Cozidos e grelhados eram para ela
comida hardcore e uma falta de respeito para com Deus que nos criou com o
paladar requintado e o elegeu como um dos 5 sentidos ao dispor da humanidade. Por
isso, mal tive o primeiro dente, fui logo sendo apresentada aos seus sabores
fortes e temperos quentes. Ao doce misturado com salgado, ao apimentado que
travava com o amargo do cacau e a outras misturas improváveis que me definiram
como pessoa até hoje. Lembro-me de quando vim estudar para Lisboa e arranjei o
meu primeiro emprego, ter ido com a minha patroa pela primeira vez a um
restaurante clandestino, à porta fechada, na Rua da Rosa. Tudo aquilo era muito
misterioso e as pessoas que nos serviram, em mesas baixinhas e nós sentadas em
almofadas, de olhos rasgados e vénias por nada e por tudo, iam trazendo
pratinhos de comida indefinível e na maioria crua. A minha patroa olhava para
mim com curiosidade e depois com um grande espanto que já não conseguia
esconder, apesar de ser uma pessoa bastante fleumática à maneira inglesa. Como
é que uma pessoa como eu, vinda dos confins da província, lidava tão bem com
todas aquelas novidades alimentares? Vim a saber mais tarde que tinha ido ao
meu primeiro restaurante japonês que eram completamente desconhecidos no eixo
Lisboa-Cascais e que só cerca de 20 anos mais tarde é que viriam a conhecer a
luz do dia na capital e 30 anos mais tarde se tornariam moda e fast food. Claro
que a Ana Salazar nunca tinha sido iniciada pela gastronomia típica da minha
avó Maria Antónia e que à beira daquelas japonisses era uma espécie avançada de
comida experimental molecular. Não que a minha avó andasse em volta de tubos de
ensaio em que líquidos de todas as cores borbulham e deitam uma espécie de fumo
branco, nem que ela soubesse alguma vez o que era uma mousse de salmão com
reduzido de pêra rocha. Mas, estou completamente convencida que foi a minha avó
que inventou o sushi quando um dia me abrigou a comer cação crú envolto em
arroz para disfarçar o gosto e que ela assegurava tratar todo o tipo de
problemas de estômago e vesicula.
Hoje, nada me faz confusão, sou
uma pessoa aberta a todo o tipo de experiências desde que não me obriguem a
participar nelas se para tal não estiver para ai virada, raras são as coisas
que me chocam e ainda considero intacta a minha capacidade de me espantar. Em
resumo, graças às experiências alimentares da minha avó, sou uma “open mind”

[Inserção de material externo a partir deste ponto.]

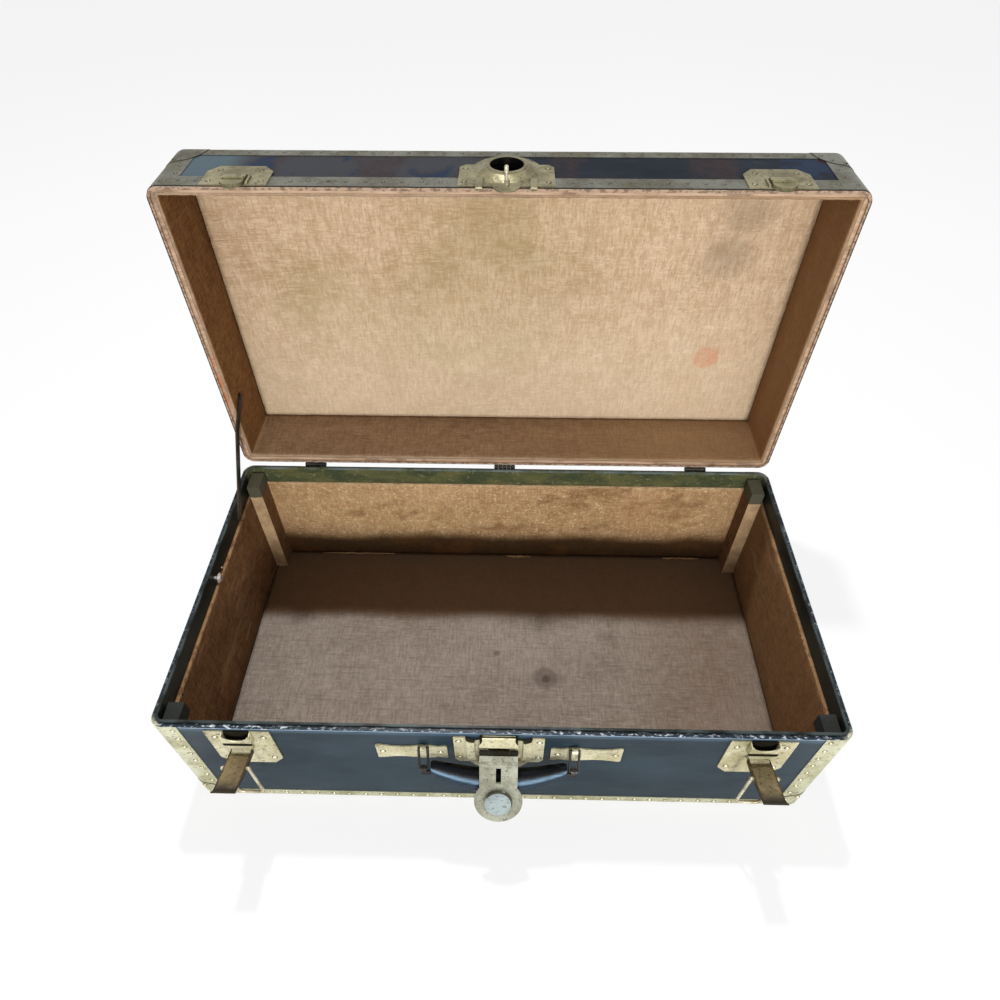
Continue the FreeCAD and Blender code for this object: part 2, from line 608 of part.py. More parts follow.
wide = S.lid_lock_half
low = rim + S.lid_lock_low
high = rim + S.lid_lock_high
skin = thin + S.lid_lock_skin
lid_plate = plate("lid_lock_back", [(-wide, low), (wide, low), (wide, high - 6), (wide - 6, high),
                                    (6 - wide, high), (-wide, high - 6)], thin, skin)
lid_round = rod("lid_lock_round", "out", 0, out(thin), hole_z, S.lid_lock_round, S.lid_lock_skin)
dome = fuse("lid_lock_dome", [
    cone("lid_lock_foot", "out", 0, out(skin), hole_z, S.dome_base, S.dome_step + 1, S.dome_step_out - skin),
    cone("lid_lock_crown", "out", 0, out(S.dome_step_out), hole_z, S.dome_step, S.dome_crown,
         S.dome_out - S.dome_step_out),
    cone("lid_lock_lip", "out", 0, out(S.dome_out), hole_z, S.dome_lip, S.dome_lip - 1,
         S.dome_lip_out - S.dome_out),
])
tongue_edge = [(1.0, 1.0), (1.0, 0.25), (0.86, -0.3), (0.68, -0.68), (0.46, -0.92), (0.2, -1.0)]
tongue_right = []
for across, drop in tongue_edge:
    level = low + 4 if drop == 1.0 else rim + S.tongue_drop * drop
    tongue_right.append((S.tongue_half * across, level))
tongue_left = [(-x, z) for x, z in reversed(tongue_right)]
tongue = plate("lid_tongue", tongue_right + tongue_left, S.tongue_out, S.tongue_out + S.tongue_skin)
lugs = []
for i, x in enumerate((-S.lug_place, S.lug_place)):
    lugs.append(strip("lid_lug_%d" % i, [(1.2, rim - S.lug_drop), (S.lug_out - 1, rim - S.lug_drop),
                                         (S.lug_out, rim - S.lug_drop + 2), (S.lug_out, rim + S.lug_top - 2),
                                         (skin, rim + S.lug_top + 2), (1.2, rim + S.lug_top)],
                      x - S.lug_half, x + S.lug_half))
lid_lock = cut("lid_lock", fuse("lid_lock_solid", [lid_plate, lid_round, dome, tongue] + lugs), [lock_bore])
lid_node("lid_lock_plate", lid_lock)
seat = S.tongue_out
reach = S.staple_wire + S.staple_bend
arch_out = S.staple_out - reach
arch = doc.addObject("Part::Torus", "staple_arch")
arch.Angle3 = 180
arch.Placement = FreeCAD.Placement(V(), FreeCAD.Rotation(V(0, 0, 1), V(0, -1, 0), V(1, 0, 0), "XYZ"))
bind(arch, "Radius1", S.staple_bend)
bind(arch, "Radius2", S.staple_wire)
bind(arch, "Placement.Base.y", out(arch_out))
bind(arch, "Placement.Base.z", rim + S.staple_middle)
legs = []
for i, level in enumerate((rim + S.staple_middle - S.staple_bend, rim + S.staple_middle + S.staple_bend)):
    legs.append(rod("staple_leg_%d" % i, "out", 0, out(seat), level, S.staple_wire, arch_out - seat))
lid_node("lock_staple", cut("lock_staple", fuse("staple_solid", [arch] + legs),
                            [lid_plate, lid_round, dome, tongue]))

# ---- drawbolts ---------------------------------------------------------------------------------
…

para quem o impossível é nada e nada é impossível. As lições gastronómicas da
minha avó não me fizeram uma grande cozinheira (nem sequer pequena ou minúscula),
mas, prepararam-me como ninguém para a vida e para apreciar as coisas boas, as
novidades e as mudanças. E com isto posso dizer, afinal, que a grande empresa
que a minha avó se propôs a fazer ao longo da sua vida – educar-me – foi um
verdadeiro sucesso. Não sei se sou aquela boa pessoa que ela queria, mas, sem
dúvida que sou tolerante para com a diferença e absolutamente intolerante para
a estupidez de quem não experimenta por medo, de quem não muda por acomodação,
de quem é ignorante por opção. E claro com as minhas obsessões alimentares
induzidas e refreadas pela mão firme de Maria Antónia.